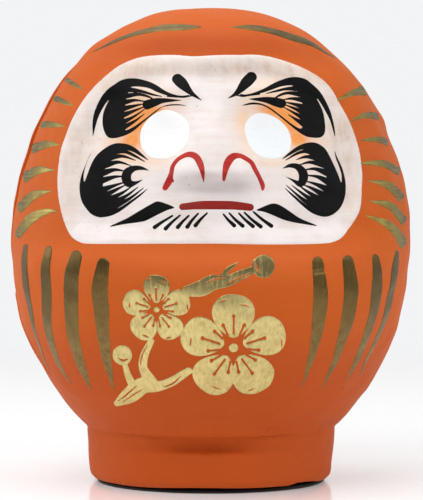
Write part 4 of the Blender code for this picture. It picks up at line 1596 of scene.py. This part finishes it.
# Strokes on the hood, from the wide outer end to the tip beside the face.
HOOD_STROKES = {
    Side.LEFT: [
        ([(-45.0, 126.9), (-41.0, 123.9), (-38.3, 122.2)], [1.7, 1.3, 0.2]),
        ([(-48.9, 121.3), (-44.2, 118.7), (-40.9, 116.9)], [1.9, 1.6, 0.2]),
        ([(-52.4, 112.7), (-47.1, 111.8), (-43.6, 110.9)], [2.4, 1.8, 0.3]),
        ([(-55.6, 105.4), (-49.8, 105.9), (-44.8, 105.2)], [3.4, 2.5, 0.3]),
        ([(-57.8, 96.4), (-52.0, 98.1), (-46.2, 97.6)], [3.7, 2.6, 0.3]),
        ([(-59.0, 86.6), (-54.0, 90.4), (-47.1, 91.5)], [3.6, 3.0, 0.3]),
        ([(-59.2, 78.4), (-54.3, 83.4), (-48.5, 85.4), (-44.7, 85.2)], [2.6, 3.4, 1.8, 0.3]),
    ],
    Side.RIGHT: [
        ([(47.4, 123.1), (42.0, 120.8), (36.6, 117.8)], [3.4, 1.9, 0.2]),
        ([(51.8, 115.4), (46.2, 114.4), (41.0, 112.1)], [3.0, 1.8, 0.2]),
        ([(54.4, 107.2), (49.7, 107.4), (44.4, 106.5)], [2.6, 1.8, 0.2]),
        ([(57.6, 98.2), (51.9, 100.0), (43.6, 99.7)], [3.0, 2.4, 0.2]),
        ([(58.0, 89.9), (53.0, 93.6), (46.9, 94.7)], [3.4, 2.5, 0.2]),
        ([(58.6, 82.8), (53.3, 87.3), (46.8, 88.6)], [3.4, 2.6, 0.2]),
        ([(58.3, 75.8), (53.1, 81.2), (45.5, 84.3)], [3.8, 2.8, 0.2]),
    ],
}

SIDE_STROKES = {
    Side.LEFT: [
        ([(-56.0, 75.0), (-56.1, 70.4), (-55.7, 64.0), (-54.6, 56.8), (-52.8, 49.1), (-50.0, 40.5),
          (-48.3, 37.0)], [1.7, 2.2, 2.2, 1.7, 1.1, 0.5, 0.1]),
        ([(-47.8, 74.0), (-48.8, 68.4), (-48.9, 60.0), (-48.4, 51.6), (-46.2, 43.1), (-43.8, 37.6),
          (-41.3, 34.0)], [2.5, 3.2, 3.4, 2.8, 1.9, 1.0, 0.1]),
        ([(-38.7, 72.0), (-40.4, 65.2), (-40.8, 58.2), (-40.4, 49.9), (-39.0, 42.3), (-37.0, 36.8),
          (-35.3, 32.3)], [3.9, 4.9, 4.6, 3.8, 2.9, 1.9, 0.1]),
        ([(-30.4, 70.0), (-31.8, 62.4), (-31.7, 56.6), (-31.5, 50.7), (-30.7, 42.8), (-29.4, 36.8),
          (-28.6, 32.7)], [3.7, 4.9, 4.6, 3.9, 3.0, 1.6, 0.1]),
    ],
    Side.RIGHT: [
        ([(55.4, 73.1), (55.0, 69.1), (53.9, 61.9), (52.5, 54.3), (49.7, 46.7), (47.2, 41.2),
          (45.0, 35.6)], [1.6, 2.6, 2.6, 2.1, 1.4, 1.0, 0.1]),
        ([(47.9, 71.7), (48.5, 66.3), (48.4, 59.6), (47.2, 52.9), (45.0, 45.4), (42.8, 39.4),
          (40.2, 34.3)], [2.4, 3.4, 3.6, 2.9, 2.3, 1.4, 0.1]),
        ([(39.5, 70.9), (40.3, 64.4), (40.1, 58.2), (39.1, 51.6), (37.8, 45.8), (35.9, 39.5),
          (33.0, 31.8)], [3.2, 4.2, 4.2, 3.7, 2.7, 1.7, 0.1]),
        ([(30.7, 70.5), (31.3, 62.7), (31.1, 54.1), (30.0, 47.0), (28.6, 40.6), (26.6, 33.3)],
         [3.3, 4.3, 4.1, 2.9, 1.7, 0.1]),
    ],
}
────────
** What you are asked to do **
Quote the whole listing above, leaving nothing out.

** Task answer **
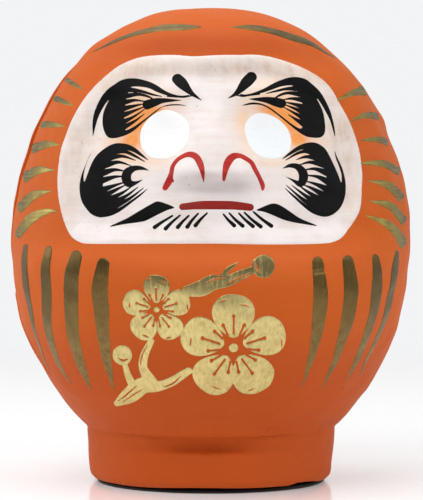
Write part 4 of the Blender code for this picture. It picks up at line 1596 of scene.py. This part finishes it.
# Strokes on the hood, from the wide outer end to the tip beside the face.
HOOD_STROKES = {
    Side.LEFT: [
        ([(-45.0, 126.9), (-41.0, 123.9), (-38.3, 122.2)], [1.7, 1.3, 0.2]),
        ([(-48.9, 121.3), (-44.2, 118.7), (-40.9, 116.9)], [1.9, 1.6, 0.2]),
        ([(-52.4, 112.7), (-47.1, 111.8), (-43.6, 110.9)], [2.4, 1.8, 0.3]),
        ([(-55.6, 105.4), (-49.8, 105.9), (-44.8, 105.2)], [3.4, 2.5, 0.3]),
        ([(-57.8, 96.4), (-52.0, 98.1), (-46.2, 97.6)], [3.7, 2.6, 0.3]),
        ([(-59.0, 86.6), (-54.0, 90.4), (-47.1, 91.5)], [3.6, 3.0, 0.3]),
        ([(-59.2, 78.4), (-54.3, 83.4), (-48.5, 85.4), (-44.7, 85.2)], [2.6, 3.4, 1.8, 0.3]),
    ],
    Side.RIGHT: [
        ([(47.4, 123.1), (42.0, 120.8), (36.6, 117.8)], [3.4, 1.9, 0.2]),
        ([(51.8, 115.4), (46.2, 114.4), (41.0, 112.1)], [3.0, 1.8, 0.2]),
        ([(54.4, 107.2), (49.7, 107.4), (44.4, 106.5)], [2.6, 1.8, 0.2]),
        ([(57.6, 98.2), (51.9, 100.0), (43.6, 99.7)], [3.0, 2.4, 0.2]),
        ([(58.0, 89.9), (53.0, 93.6), (46.9, 94.7)], [3.4, 2.5, 0.2]),
        ([(58.6, 82.8), (53.3, 87.3), (46.8, 88.6)], [3.4, 2.6, 0.2]),
        ([(58.3, 75.8), (53.1, 81.2), (45.5, 84.3)], [3.8, 2.8, 0.2]),
    ],
}

SIDE_STROKES = {
    Side.LEFT: [
        ([(-56.0, 75.0), (-56.1, 70.4), (-55.7, 64.0), (-54.6, 56.8), (-52.8, 49.1), (-50.0, 40.5),
          (-48.3, 37.0)], [1.7, 2.2, 2.2, 1.7, 1.1, 0.5, 0.1]),
        ([(-47.8, 74.0), (-48.8, 68.4), (-48.9, 60.0), (-48.4, 51.6), (-46.2, 43.1), (-43.8, 37.6),
          (-41.3, 34.0)], [2.5, 3.2, 3.4, 2.8, 1.9, 1.0, 0.1]),
        ([(-38.7, 72.0), (-40.4, 65.2), (-40.8, 58.2), (-40.4, 49.9), (-39.0, 42.3), (-37.0, 36.8),
          (-35.3, 32.3)], [3.9, 4.9, 4.6, 3.8, 2.9, 1.9, 0.1]),
        ([(-30.4, 70.0), (-31.8, 62.4), (-31.7, 56.6), (-31.5, 50.7), (-30.7, 42.8), (-29.4, 36.8),
          (-28.6, 32.7)], [3.7, 4.9, 4.6, 3.9, 3.0, 1.6, 0.1]),
    ],
    Side.RIGHT: [
        ([(55.4, 73.1), (55.0, 69.1), (53.9, 61.9), (52.5, 54.3), (49.7, 46.7), (47.2, 41.2),
          (45.0, 35.6)], [1.6, 2.6, 2.6, 2.1, 1.4, 1.0, 0.1]),
        ([(47.9, 71.7), (48.5, 66.3), (48.4, 59.6), (47.2, 52.9), (45.0, 45.4), (42.8, 39.4),
          (40.2, 34.3)], [2.4, 3.4, 3.6, 2.9, 2.3, 1.4, 0.1]),
        ([(39.5, 70.9), (40.3, 64.4), (40.1, 58.2), (39.1, 51.6), (37.8, 45.8), (35.9, 39.5),
          (33.0, 31.8)], [3.2, 4.2, 4.2, 3.7, 2.7, 1.7, 0.1]),
        ([(30.7, 70.5), (31.3, 62.7), (31.1, 54.1), (30.0, 47.0), (28.6, 40.6), (26.6, 33.3)],
         [3.3, 4.3, 4.1, 2.9, 1.7, 0.1]),
    ],
}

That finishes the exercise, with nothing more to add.